GIVEN PROBLEM :: Where a line contains the word "Vector", copy that line in full.

-- Start of RECORD LIST --

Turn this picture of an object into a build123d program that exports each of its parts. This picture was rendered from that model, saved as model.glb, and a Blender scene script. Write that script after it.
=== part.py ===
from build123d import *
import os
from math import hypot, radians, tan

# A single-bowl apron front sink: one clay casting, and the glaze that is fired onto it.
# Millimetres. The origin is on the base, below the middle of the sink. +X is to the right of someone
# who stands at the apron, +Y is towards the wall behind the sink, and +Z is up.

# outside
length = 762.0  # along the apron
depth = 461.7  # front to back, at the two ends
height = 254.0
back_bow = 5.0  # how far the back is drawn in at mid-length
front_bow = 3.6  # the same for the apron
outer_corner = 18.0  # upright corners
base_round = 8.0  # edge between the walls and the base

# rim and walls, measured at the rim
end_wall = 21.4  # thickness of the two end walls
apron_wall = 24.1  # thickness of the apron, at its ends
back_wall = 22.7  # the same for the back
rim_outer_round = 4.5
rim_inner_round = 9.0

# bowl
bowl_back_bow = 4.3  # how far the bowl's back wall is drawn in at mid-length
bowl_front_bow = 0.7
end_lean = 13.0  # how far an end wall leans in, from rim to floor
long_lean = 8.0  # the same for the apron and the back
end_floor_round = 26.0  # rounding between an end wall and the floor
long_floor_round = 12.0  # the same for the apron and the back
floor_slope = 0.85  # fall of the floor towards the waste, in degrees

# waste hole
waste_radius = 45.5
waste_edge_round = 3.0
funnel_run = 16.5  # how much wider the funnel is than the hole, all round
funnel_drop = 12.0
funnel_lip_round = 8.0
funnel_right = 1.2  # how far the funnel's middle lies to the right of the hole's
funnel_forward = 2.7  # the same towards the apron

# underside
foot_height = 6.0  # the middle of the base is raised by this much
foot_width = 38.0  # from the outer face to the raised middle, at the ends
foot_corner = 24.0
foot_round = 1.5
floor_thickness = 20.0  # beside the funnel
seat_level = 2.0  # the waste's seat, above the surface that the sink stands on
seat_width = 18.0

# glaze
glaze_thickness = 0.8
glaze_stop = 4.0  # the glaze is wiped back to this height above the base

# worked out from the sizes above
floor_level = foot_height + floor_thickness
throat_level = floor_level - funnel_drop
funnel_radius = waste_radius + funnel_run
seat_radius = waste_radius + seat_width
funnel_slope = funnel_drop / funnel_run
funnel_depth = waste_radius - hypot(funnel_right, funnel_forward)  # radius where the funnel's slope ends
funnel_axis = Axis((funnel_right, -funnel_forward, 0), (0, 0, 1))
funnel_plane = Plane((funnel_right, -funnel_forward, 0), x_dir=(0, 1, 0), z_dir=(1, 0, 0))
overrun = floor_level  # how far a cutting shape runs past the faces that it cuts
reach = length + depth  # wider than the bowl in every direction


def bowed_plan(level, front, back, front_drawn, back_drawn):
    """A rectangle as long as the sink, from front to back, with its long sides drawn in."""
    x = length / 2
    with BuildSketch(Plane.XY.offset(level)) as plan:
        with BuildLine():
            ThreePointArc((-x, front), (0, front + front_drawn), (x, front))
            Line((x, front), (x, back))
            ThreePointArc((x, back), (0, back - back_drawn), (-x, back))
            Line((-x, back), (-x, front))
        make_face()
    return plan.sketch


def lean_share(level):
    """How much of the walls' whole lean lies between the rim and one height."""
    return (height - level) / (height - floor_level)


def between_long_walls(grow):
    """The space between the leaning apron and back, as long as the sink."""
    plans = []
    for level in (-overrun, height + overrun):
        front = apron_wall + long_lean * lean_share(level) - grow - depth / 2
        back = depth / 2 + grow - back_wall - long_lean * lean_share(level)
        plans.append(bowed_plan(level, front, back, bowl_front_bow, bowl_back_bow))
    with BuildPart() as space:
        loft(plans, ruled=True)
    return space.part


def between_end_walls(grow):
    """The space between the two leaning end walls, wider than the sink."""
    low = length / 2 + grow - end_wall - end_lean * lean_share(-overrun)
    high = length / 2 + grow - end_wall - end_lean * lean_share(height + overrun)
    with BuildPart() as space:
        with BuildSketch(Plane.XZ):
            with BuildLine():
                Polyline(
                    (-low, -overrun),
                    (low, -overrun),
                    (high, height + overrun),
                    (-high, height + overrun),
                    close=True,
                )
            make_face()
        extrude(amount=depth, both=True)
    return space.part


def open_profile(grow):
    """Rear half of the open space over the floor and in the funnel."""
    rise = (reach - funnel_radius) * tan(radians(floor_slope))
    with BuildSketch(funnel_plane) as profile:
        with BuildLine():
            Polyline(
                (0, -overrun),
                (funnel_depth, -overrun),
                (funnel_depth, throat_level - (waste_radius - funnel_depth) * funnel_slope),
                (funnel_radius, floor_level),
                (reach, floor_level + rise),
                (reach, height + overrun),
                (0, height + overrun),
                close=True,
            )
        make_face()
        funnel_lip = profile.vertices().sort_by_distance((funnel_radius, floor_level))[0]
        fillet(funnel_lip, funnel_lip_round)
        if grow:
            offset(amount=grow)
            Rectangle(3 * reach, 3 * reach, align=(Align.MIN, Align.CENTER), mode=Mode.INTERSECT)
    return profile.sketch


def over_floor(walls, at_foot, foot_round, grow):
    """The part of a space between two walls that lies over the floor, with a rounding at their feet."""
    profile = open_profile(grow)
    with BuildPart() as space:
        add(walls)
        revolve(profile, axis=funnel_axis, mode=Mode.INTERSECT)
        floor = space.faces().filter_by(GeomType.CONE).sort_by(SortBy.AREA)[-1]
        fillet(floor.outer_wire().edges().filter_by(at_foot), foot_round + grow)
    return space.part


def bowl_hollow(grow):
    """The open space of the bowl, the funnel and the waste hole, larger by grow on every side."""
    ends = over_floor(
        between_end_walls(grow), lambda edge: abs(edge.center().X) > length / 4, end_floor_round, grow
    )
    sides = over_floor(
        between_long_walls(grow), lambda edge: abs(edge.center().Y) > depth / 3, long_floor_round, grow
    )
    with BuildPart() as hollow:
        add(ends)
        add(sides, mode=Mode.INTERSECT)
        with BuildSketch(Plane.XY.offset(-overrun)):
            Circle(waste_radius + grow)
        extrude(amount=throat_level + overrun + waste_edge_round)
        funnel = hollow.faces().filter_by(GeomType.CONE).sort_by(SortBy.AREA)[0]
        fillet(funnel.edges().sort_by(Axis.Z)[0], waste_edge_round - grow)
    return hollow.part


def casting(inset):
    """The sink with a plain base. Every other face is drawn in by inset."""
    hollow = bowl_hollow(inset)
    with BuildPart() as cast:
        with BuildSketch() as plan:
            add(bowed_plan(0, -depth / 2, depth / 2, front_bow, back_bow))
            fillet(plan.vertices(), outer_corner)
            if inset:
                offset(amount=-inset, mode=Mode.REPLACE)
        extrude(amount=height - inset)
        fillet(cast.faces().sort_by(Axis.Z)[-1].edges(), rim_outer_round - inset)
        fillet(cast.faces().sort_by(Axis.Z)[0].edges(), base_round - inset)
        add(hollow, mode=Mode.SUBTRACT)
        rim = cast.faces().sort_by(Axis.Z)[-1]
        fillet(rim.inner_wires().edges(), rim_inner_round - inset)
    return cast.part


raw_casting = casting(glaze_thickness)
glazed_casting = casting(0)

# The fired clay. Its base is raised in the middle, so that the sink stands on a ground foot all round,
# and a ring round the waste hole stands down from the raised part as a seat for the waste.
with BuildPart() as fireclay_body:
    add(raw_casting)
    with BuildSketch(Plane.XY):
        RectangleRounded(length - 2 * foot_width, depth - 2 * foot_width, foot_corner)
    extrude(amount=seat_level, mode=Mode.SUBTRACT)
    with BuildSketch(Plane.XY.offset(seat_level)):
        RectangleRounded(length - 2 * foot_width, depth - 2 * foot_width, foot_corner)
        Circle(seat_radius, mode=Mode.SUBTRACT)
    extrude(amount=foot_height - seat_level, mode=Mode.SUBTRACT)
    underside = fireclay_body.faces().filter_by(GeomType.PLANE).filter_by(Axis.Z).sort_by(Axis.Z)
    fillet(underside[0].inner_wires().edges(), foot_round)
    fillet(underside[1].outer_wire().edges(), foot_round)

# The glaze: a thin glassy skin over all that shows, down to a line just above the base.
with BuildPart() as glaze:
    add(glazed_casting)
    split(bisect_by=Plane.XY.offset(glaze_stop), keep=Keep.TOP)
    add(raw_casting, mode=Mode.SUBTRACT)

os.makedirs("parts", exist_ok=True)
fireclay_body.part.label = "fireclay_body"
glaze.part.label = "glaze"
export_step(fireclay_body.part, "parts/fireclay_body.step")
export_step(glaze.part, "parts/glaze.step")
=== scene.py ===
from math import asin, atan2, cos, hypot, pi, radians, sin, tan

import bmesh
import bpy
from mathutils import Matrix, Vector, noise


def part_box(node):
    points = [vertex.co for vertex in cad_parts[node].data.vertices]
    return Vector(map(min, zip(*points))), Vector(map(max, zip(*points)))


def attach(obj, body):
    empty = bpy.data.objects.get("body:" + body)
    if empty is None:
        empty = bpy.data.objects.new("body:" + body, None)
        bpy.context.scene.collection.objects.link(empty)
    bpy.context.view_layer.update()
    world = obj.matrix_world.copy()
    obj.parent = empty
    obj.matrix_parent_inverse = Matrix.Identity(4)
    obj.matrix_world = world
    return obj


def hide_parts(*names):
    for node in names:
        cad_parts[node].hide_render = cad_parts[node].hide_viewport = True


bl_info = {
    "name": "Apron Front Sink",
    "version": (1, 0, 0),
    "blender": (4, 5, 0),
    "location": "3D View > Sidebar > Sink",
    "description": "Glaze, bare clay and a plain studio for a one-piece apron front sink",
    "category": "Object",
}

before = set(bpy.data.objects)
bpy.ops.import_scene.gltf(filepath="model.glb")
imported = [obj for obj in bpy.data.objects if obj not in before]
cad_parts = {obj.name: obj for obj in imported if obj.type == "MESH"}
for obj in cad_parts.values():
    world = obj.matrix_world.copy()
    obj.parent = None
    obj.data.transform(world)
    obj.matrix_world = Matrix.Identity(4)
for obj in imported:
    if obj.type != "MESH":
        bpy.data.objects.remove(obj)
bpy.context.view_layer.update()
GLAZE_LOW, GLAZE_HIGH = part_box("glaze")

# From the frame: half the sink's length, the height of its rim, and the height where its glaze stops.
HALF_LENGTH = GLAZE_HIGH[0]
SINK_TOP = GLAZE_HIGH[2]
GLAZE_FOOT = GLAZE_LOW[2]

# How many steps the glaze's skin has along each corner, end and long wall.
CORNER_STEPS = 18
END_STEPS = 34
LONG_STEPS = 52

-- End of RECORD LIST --
-- Start of RECORD LIST --

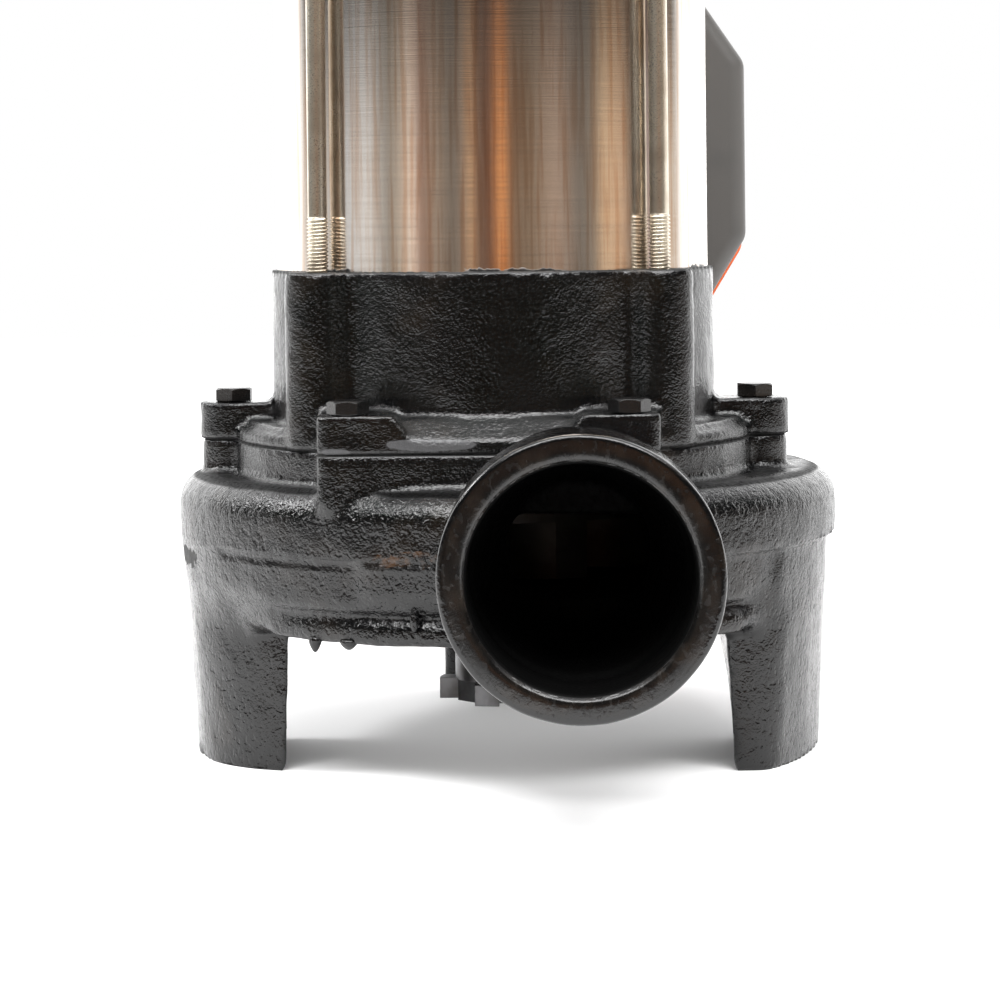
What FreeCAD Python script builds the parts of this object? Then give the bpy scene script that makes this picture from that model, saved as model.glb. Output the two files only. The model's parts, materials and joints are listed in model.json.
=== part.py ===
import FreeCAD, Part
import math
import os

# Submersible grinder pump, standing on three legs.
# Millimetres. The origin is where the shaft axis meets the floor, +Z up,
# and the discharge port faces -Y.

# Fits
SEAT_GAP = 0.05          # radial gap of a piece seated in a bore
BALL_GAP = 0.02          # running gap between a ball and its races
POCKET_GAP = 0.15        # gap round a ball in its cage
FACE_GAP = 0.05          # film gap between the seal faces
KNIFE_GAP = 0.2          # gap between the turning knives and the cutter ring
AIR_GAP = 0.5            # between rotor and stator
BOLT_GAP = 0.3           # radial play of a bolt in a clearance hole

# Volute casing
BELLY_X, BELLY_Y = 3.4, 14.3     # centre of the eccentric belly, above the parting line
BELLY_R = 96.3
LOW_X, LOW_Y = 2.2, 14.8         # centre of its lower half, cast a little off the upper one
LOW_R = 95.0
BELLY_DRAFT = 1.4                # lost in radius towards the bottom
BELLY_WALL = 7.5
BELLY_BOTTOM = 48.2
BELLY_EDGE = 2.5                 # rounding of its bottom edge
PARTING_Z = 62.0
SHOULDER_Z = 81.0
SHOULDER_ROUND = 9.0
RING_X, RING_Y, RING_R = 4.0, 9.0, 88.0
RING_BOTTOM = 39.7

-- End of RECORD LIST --

WRITTEN REPLY ::
from mathutils import Matrix, Vector, noise
    return Vector(map(min, zip(*points))), Vector(map(max, zip(*points)))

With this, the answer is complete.